>>>
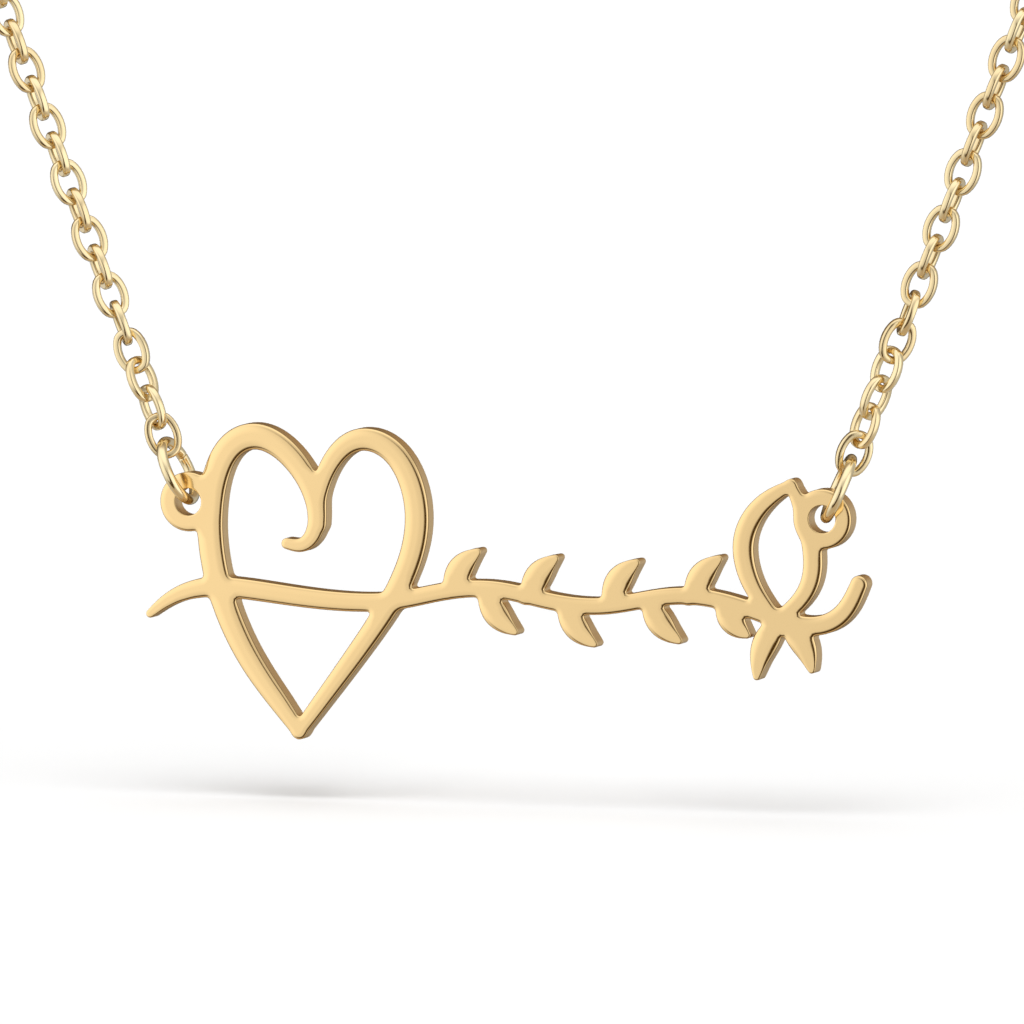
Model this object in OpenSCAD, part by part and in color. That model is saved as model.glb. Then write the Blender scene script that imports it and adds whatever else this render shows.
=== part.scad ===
// Nameplate necklace: a cut-out plate hung by two jump rings from a closed cable chain.
// Millimetres. X runs to the right, Y from the breastbone to the nape, Z up.
// The origin is the middle of the neck, where the chain goes round it.

/* [Plate] */
// Width of the cut-out plate, tip to tip
plate_w = 41.6; // [38:0.2:46]
// Height of the cut-out plate
plate_h = 16.9; // [15:0.1:19]
// Thickness of the plate
plate_t = 1.2; // [0.9:0.05:1.4]
// Width of the pen stroke at its broadest
stroke_w = 1.35; // [1.1:0.05:1.5]
// Length of one small leaf of the vine
leaf_l = 2.9; // [2.4:0.1:3.2]

/* [Eyelets] */
// Diameter of an eyelet hole
eyelet_bore = 1.6; // [1.5:0.05:1.8]
// Width of the metal round an eyelet hole
eyelet_rim = 0.85; // [0.7:0.05:1]

/* [Jump rings] */
// Outside diameter of a jump ring
ring_d = 4.1; // [3.9:0.05:4.6]
// Wire diameter of a jump ring
ring_wire = 0.62; // [0.5:0.02:0.66]
// Lean of the jump rings from the vertical, in degrees
ring_lean = 25; // [20:0.5:27]

/* [Chain] */
// Length of one link, outside
link_l = 2.61; // [2.53:0.02:2.91]
// Width of one link, outside
link_w = 2; // [1.9:0.02:2.3]
// Wire diameter of a link
link_wire = 0.41; // [0.36:0.01:0.44]
// Lean of the front of the chain from the vertical, in degrees
chain_lean = 21.6; // [18:0.2:25]

/* [Clasp] */
// Length of the clasp's barrel
clasp_l = 6.5; // [5:0.1:9]
// Diameter of the clasp's barrel
clasp_d = 2.6; // [2.2:0.1:3.4]
// Outside diameter of the eye at each end of the clasp
clasp_eye_d = 2.6; // [2.4:0.05:3]
// Wire diameter of a clasp's eye
clasp_eye_wire = 0.5; // [0.4:0.02:0.6]

/* [Hidden] */
GOLD = "#e9c583";
PALE_GOLD = "#f0cf86";
$fn = 48;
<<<
- **What is asked**
Reproduce each line of the material above precisely.

- **Full answer**
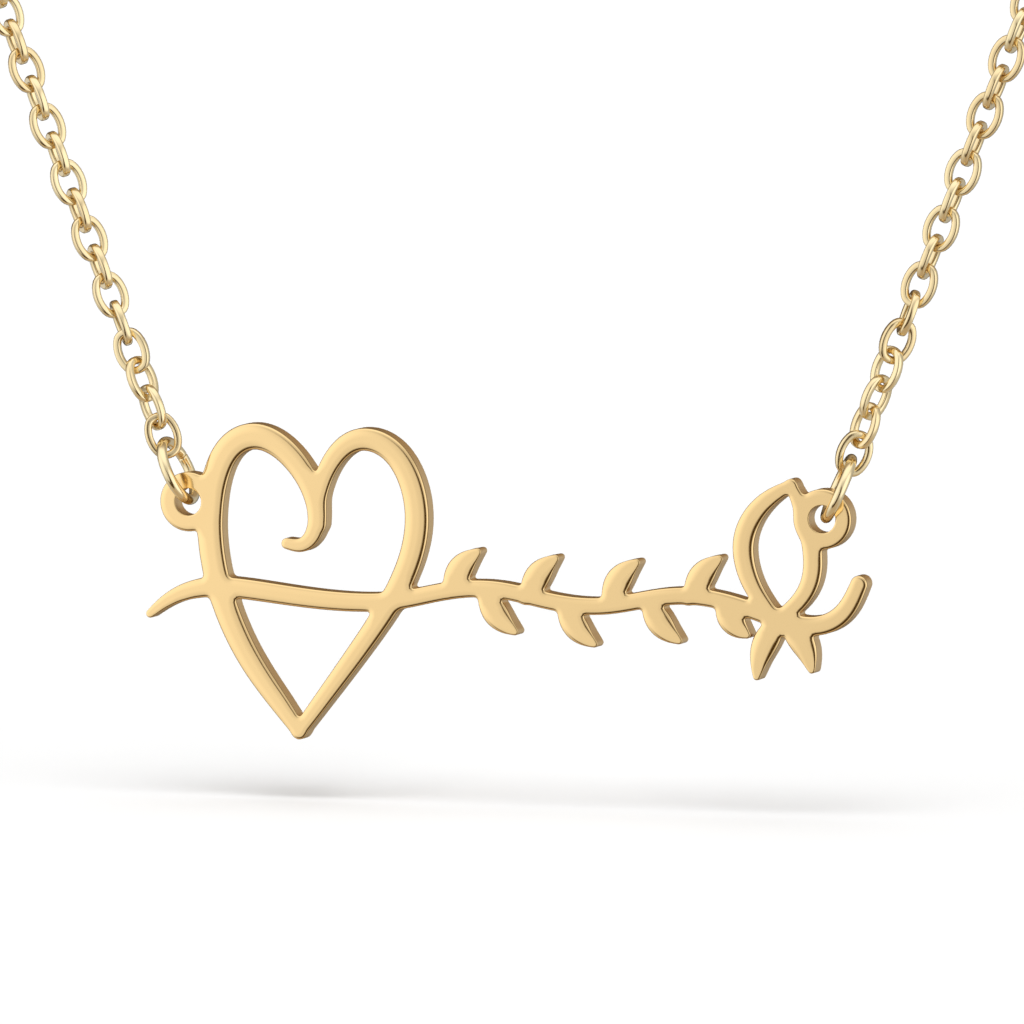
Model this object in OpenSCAD, part by part and in color. That model is saved as model.glb. Then write the Blender scene script that imports it and adds whatever else this render shows.
=== part.scad ===
// Nameplate necklace: a cut-out plate hung by two jump rings from a closed cable chain.
// Millimetres. X runs to the right, Y from the breastbone to the nape, Z up.
// The origin is the middle of the neck, where the chain goes round it.

/* [Plate] */
// Width of the cut-out plate, tip to tip
plate_w = 41.6; // [38:0.2:46]
// Height of the cut-out plate
plate_h = 16.9; // [15:0.1:19]
// Thickness of the plate
plate_t = 1.2; // [0.9:0.05:1.4]
// Width of the pen stroke at its broadest
stroke_w = 1.35; // [1.1:0.05:1.5]
// Length of one small leaf of the vine
leaf_l = 2.9; // [2.4:0.1:3.2]

/* [Eyelets] */
// Diameter of an eyelet hole
eyelet_bore = 1.6; // [1.5:0.05:1.8]
// Width of the metal round an eyelet hole
eyelet_rim = 0.85; // [0.7:0.05:1]

/* [Jump rings] */
// Outside diameter of a jump ring
ring_d = 4.1; // [3.9:0.05:4.6]
// Wire diameter of a jump ring
ring_wire = 0.62; // [0.5:0.02:0.66]
// Lean of the jump rings from the vertical, in degrees
ring_lean = 25; // [20:0.5:27]

/* [Chain] */
// Length of one link, outside
link_l = 2.61; // [2.53:0.02:2.91]
// Width of one link, outside
link_w = 2; // [1.9:0.02:2.3]
// Wire diameter of a link
link_wire = 0.41; // [0.36:0.01:0.44]
// Lean of the front of the chain from the vertical, in degrees
chain_lean = 21.6; // [18:0.2:25]

/* [Clasp] */
// Length of the clasp's barrel
clasp_l = 6.5; // [5:0.1:9]
// Diameter of the clasp's barrel
clasp_d = 2.6; // [2.2:0.1:3.4]
// Outside diameter of the eye at each end of the clasp
clasp_eye_d = 2.6; // [2.4:0.05:3]
// Wire diameter of a clasp's eye
clasp_eye_wire = 0.5; // [0.4:0.02:0.6]

/* [Hidden] */
GOLD = "#e9c583";
PALE_GOLD = "#f0cf86";
$fn = 48;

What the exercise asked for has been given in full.